Editorial: Use of arsenic must end

The makers of arsenic-treated lumber are discussing alternatives to using the poisonous treatment. This decision is long overdue and should have been addressed during Ronald Reagan’s presidency when he made exemptions for companies that produced the wood after it was deemed a hazardous material.

Florida is a major consumer of arsenic-treated lumber and uses much of it to create playgrounds. Arsenic is used to protect the wood from bugs and weather. However, the arsenic can leach into the soil and can also come off on people’s hands. This information is not new. The Environmental Protection Agency said pressure-treated lumber is toxic enough to be classified as hazardous waste. Then-President Reagan gave the lumber industry a special exemption so it could continue manufacturing the wood, and now many Floridians worry that wood thrown into unlined dumps may leak into the water supply.

Thus, several wood manufacturers are beginning to use new treatments that are not dangerous, such as a boron compound or a compound called ACQ.

One company, Leathers & Associates, has promised to build new playgrounds using such materials and has begun to remove soil from playgrounds that have tested for arsenic. Other companies are facing lawsuits and plan to remove soil and stop using arsenic-treated lumber soon.

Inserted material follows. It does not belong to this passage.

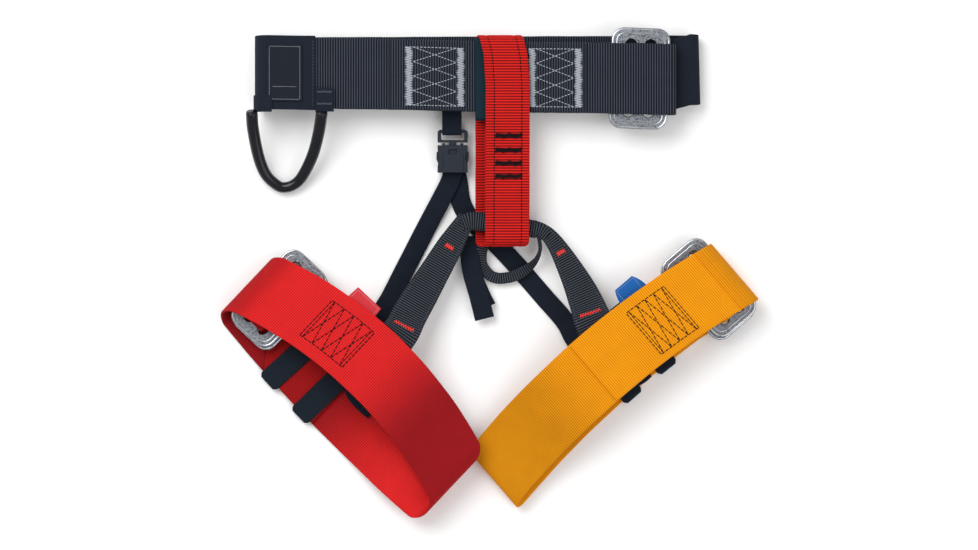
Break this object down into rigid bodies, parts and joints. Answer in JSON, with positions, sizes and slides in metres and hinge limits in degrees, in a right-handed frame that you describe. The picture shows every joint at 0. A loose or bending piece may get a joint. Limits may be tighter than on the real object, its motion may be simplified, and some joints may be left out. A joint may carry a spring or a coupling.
{
  "type": "tree climbing saddle",
  "caption": "Arborist climbing saddle laid flat: waist belt with a double plate buckle, sewn tie-in loop, leg bridge, risers and adjustable leg loops.",
  "frame": {"origin": "centre of the saddle's outline as it lies, on the surface it lies on", "axes": "+X towards the wearer's left side, along the waist belt; +Y from the leg loops to the waist belt; +Z out of the surface, front side up"},
  "size_m": [0.552, 0.5015, 0.047],
  "materials": {
    "navy_webbing": "ribbed woven polyamide",
    "smooth_navy": "close-woven smooth tape",
    "label_cloth": "woven label",
    "wear_cloth": "smooth tubular cloth",
    "red_webbing": "ribbed woven polyamide",
    "red_webbing_inner": "ribbed woven polyamide, shaded",
    "yellow_webbing": "ribbed woven polyamide",
    "cast_plate": "mottled rough face, polished rims",
    "buckle_plastic": "satin moulded",
    "gloss_tube": "glossy tube",
    "elastic": "woven elastic",
    "black_thread": "bonded thread",
    "red_thread": "bonded thread",
    "red_tag": "woven tag",
    "blue_tag": "woven tag"
  },
  "bodies": {
    "belt": {"belt_webbing": "navy_webbing", "belt_front_layer": "navy_webbing", "belt_left_sleeve": "smooth_navy", "belt_label": "label_cloth", "wear_sleeve": "wear_cloth", "belt_end": "smooth_navy", "waist_frame_plate": "cast_plate", "gear_tab_right": "smooth_navy", "gear_tab_left": "smooth_navy", "leg_bridge": "navy_webbing", "right_riser_top": "navy_webbing", "left_riser_top": "navy_webbing", "right_riser_bartack_top": "red_thread", "left_riser_bartack_top": "red_thread", "right_rear_strap_top": "navy_webbing", "left_rear_strap_top": "navy_webbing", "strap_tail_back": "navy_webbing", "strap_tail_front": "navy_webbing", "riser_socket": "buckle_plastic"},
    "waist_slider": {"waist_slider_plate": "cast_plate"},
    "gear_loop": {"gear_loop_tube": "gloss_tube"},
    "tie_in_loop": {"attachment_loop": "red_webbing", "loop_bartack_1": "black_thread", "loop_bartack_2": "black_thread", "loop_bartack_3": "black_thread", "loop_bartack_4": "black_thread"},
    "small_loop": {"accessory_loop": "navy_webbing"},
    "right_leg": {"right_leg_band": "red_webbing", "right_leg_overlap": "red_webbing", "right_leg_tail": "red_webbing_inner", "right_frame_plate": "cast_plate", "right_tag": "red_tag", "right_riser_low": "navy_webbing", "right_riser_bartack_low": "red_thread", "right_rear_strap_low": "navy_webbing"},
    "right_slider": {"right_slider_plate": "cast_plate"},
    "right_outer_keeper": {"right_keeper_1": "elastic"},
    "right_inner_keeper": {"right_keeper_2": "elastic"},
    "left_leg": {"left_leg_band": "yellow_webbing", "left_leg_overlap": "yellow_webbing", "left_leg_tail": "yellow_webbing", "left_frame_plate": "cast_plate", "left_tag": "blue_tag", "left_riser_low": "navy_webbing", "left_riser_bartack_low": "red_thread", "left_rear_strap_low": "navy_webbing"},
    "left_slider": {"left_slider_plate": "cast_plate"},
    "left_outer_keeper": {"left_keeper_1": "elastic"},
    "left_inner_keeper": {"left_keeper_2": "elastic"},
    "plug": {"riser_plug": "buckle_plastic", "plug_strap": "navy_webbing"},
    "left_prong": {"plug_prong_left": "buckle_plastic"},
    "right_prong": {"plug_prong_right": "buckle_plastic"}
  },
  "joints": [
    {"name": "right_leg_fold", "type": "hinge", "parent": "belt", "child": "right_leg", "pos_m": [-0.062, -0.01, 0.0252], "axis": [-0.7331, 0.6801, 0], "range_deg": [0, 50]},
    {"name": "left_leg_fold", "type": "hinge", "parent": "belt", "child": "left_leg", "pos_m": [0.096, -0.018, 0.0262], "axis": [-0.753, -0.658, 0], "range_deg": [0, 50]},
    {"name": "waist_slider_shift", "type": "slide", "parent": "belt", "child": "waist_slider", "axis": [-0.9992, 0.0401, 0], "range_m": [0, 0.0035]},
    {"name": "right_slider_shift", "type": "slide", "parent": "right_leg", "child": "right_slider", "axis": [0.7271, -0.6866, 0], "range_m": [0, 0.0035]},
    {"name": "left_slider_shift", "type": "slide", "parent": "left_leg", "child": "left_slider", "axis": [-0.7593, -0.6508, 0], "range_m": [0, 0.0035]},
    {"name": "right_outer_keeper_slide", "type": "slide", "parent": "right_leg", "child": "right_outer_keeper", "axis": [0.6702, -0.7422, 0], "range_m": [-0.005, 0.008]},
    {"name": "right_inner_keeper_slide", "type": "slide", "parent": "right_leg", "child": "right_inner_keeper", "axis": [0.692, -0.7219, 0], "range_m": [-0.008, 0.004]},
    {"name": "left_outer_keeper_slide", "type": "slide", "parent": "left_leg", "child": "left_outer_keeper", "axis": [-0.7818, -0.6235, 0], "range_m": [-0.008, 0.008]},
    {"name": "left_inner_keeper_slide", "type": "slide", "parent": "left_leg", "child": "left_inner_keeper", "axis": [-0.752, -0.6592, 0], "range_m": [-0.008, 0.008]},
    {"name": "gear_loop_swing", "type": "hinge", "parent": "belt", "child": "gear_loop", "pos_m": [-0.2055, 0.1652, 0.0412], "axis": [-1, 0, 0], "range_deg": [0, 90]},
    {"name": "tie_in_loop_slide", "type": "slide", "parent": "belt", "child": "tie_in_loop", "axis": [1, 0, 0], "range_m": [-0.003, 0.003]},
    {"name": "small_loop_swing", "type": "hinge", "parent": "belt", "child": "small_loop", "pos_m": [0.0002, -0.0016, 0.0058], "axis": [-0.8346, -0.5112, -0.2054], "range_deg": [0, 60]},
    {"name": "plug_pull", "type": "slide", "parent": "belt", "child": "plug", "axis": [0, 1, 0], "range_m": [0, 0.022]},
    {"name": "left_prong_pinch", "type": "hinge", "parent": "plug", "child": "left_prong", "pos_m": [-0.0468, 0.133, 0.0099], "axis": [0, 0, 1], "range_deg": [0, 7], "stiffness_Nm_per_rad": 0.02},
    {"name": "right_prong_pinch", "type": "hinge", "parent": "plug", "child": "right_prong", "pos_m": [-0.0278, 0.133, 0.0099], "axis": [0, 0, -1], "range_deg": [0, 7], "stiffness_Nm_per_rad": 0.02}
  ],
  "couplings": [
    {"joint": "left_leg_fold", "follows": "right_leg_fold", "ratio": 1},
    {"joint": "right_prong_pinch", "follows": "left_prong_pinch", "ratio": 1}
  ]
}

But these changes should have been addressed long ago. Decades of using the lumber may have caused problems for thousands of children and others who came into contact with the wood, as well as the possibility of arsenic poisoning the water supply. The new compounds being approved for wood treatment should be tested to ensure they pose no health risks to people or the environment before employed by distributors. The EPA should have done a better job in keeping such hazardous materials out of the consumer market and especially away from children.